■ TASK STATEMENT ■
Give the data a second time, exactly and in full.

_ _ _

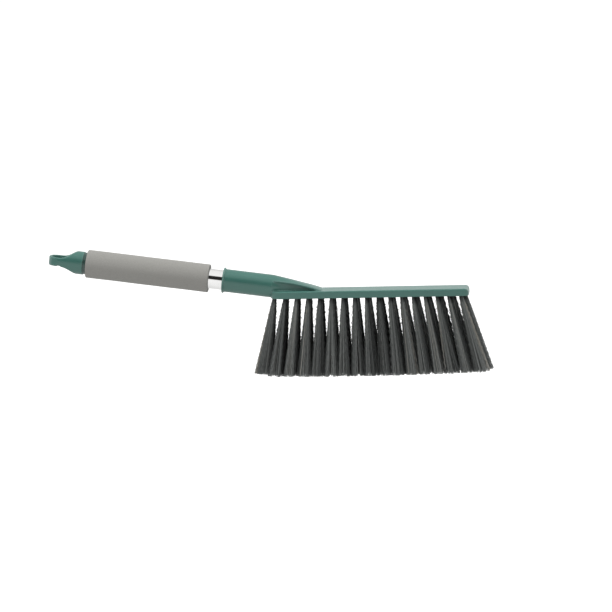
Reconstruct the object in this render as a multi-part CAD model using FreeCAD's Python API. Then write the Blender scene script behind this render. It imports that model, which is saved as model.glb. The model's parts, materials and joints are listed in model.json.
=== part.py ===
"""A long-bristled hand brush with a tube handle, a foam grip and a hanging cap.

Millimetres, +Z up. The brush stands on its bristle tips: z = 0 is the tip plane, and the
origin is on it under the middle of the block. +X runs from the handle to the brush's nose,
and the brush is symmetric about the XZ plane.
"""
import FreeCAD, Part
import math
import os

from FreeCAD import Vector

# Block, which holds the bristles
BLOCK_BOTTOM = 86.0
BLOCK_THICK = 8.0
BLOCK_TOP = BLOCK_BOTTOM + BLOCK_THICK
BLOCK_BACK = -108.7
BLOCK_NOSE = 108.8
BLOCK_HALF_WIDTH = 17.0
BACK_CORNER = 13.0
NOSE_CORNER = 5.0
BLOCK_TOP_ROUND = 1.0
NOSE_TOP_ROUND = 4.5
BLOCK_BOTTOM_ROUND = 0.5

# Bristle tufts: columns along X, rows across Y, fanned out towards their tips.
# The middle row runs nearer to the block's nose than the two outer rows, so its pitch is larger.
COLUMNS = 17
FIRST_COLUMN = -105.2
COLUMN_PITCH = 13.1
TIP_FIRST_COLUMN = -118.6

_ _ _

■ SOLVED PROBLEM ■
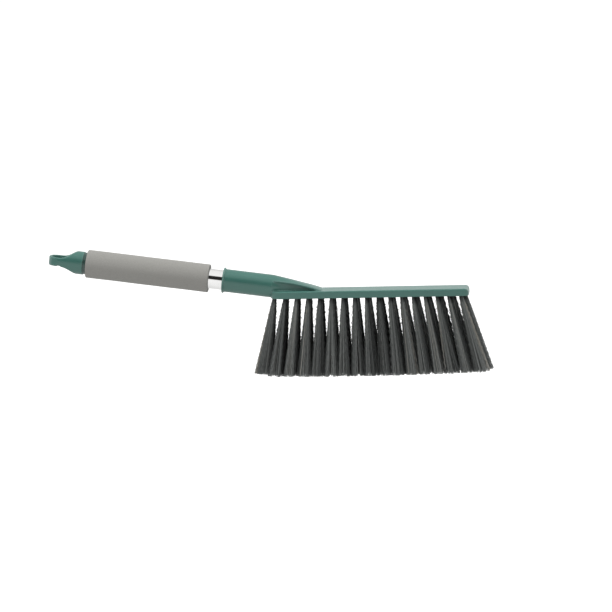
Reconstruct the object in this render as a multi-part CAD model using FreeCAD's Python API. Then write the Blender scene script behind this render. It imports that model, which is saved as model.glb. The model's parts, materials and joints are listed in model.json.
=== part.py ===
"""A long-bristled hand brush with a tube handle, a foam grip and a hanging cap.

Millimetres, +Z up. The brush stands on its bristle tips: z = 0 is the tip plane, and the
origin is on it under the middle of the block. +X runs from the handle to the brush's nose,
and the brush is symmetric about the XZ plane.
"""
import FreeCAD, Part
import math
import os

from FreeCAD import Vector

# Block, which holds the bristles
BLOCK_BOTTOM = 86.0
BLOCK_THICK = 8.0
BLOCK_TOP = BLOCK_BOTTOM + BLOCK_THICK
BLOCK_BACK = -108.7
BLOCK_NOSE = 108.8
BLOCK_HALF_WIDTH = 17.0
BACK_CORNER = 13.0
NOSE_CORNER = 5.0
BLOCK_TOP_ROUND = 1.0
NOSE_TOP_ROUND = 4.5
BLOCK_BOTTOM_ROUND = 0.5

# Bristle tufts: columns along X, rows across Y, fanned out towards their tips.
# The middle row runs nearer to the block's nose than the two outer rows, so its pitch is larger.
COLUMNS = 17
FIRST_COLUMN = -105.2
COLUMN_PITCH = 13.1
TIP_FIRST_COLUMN = -118.6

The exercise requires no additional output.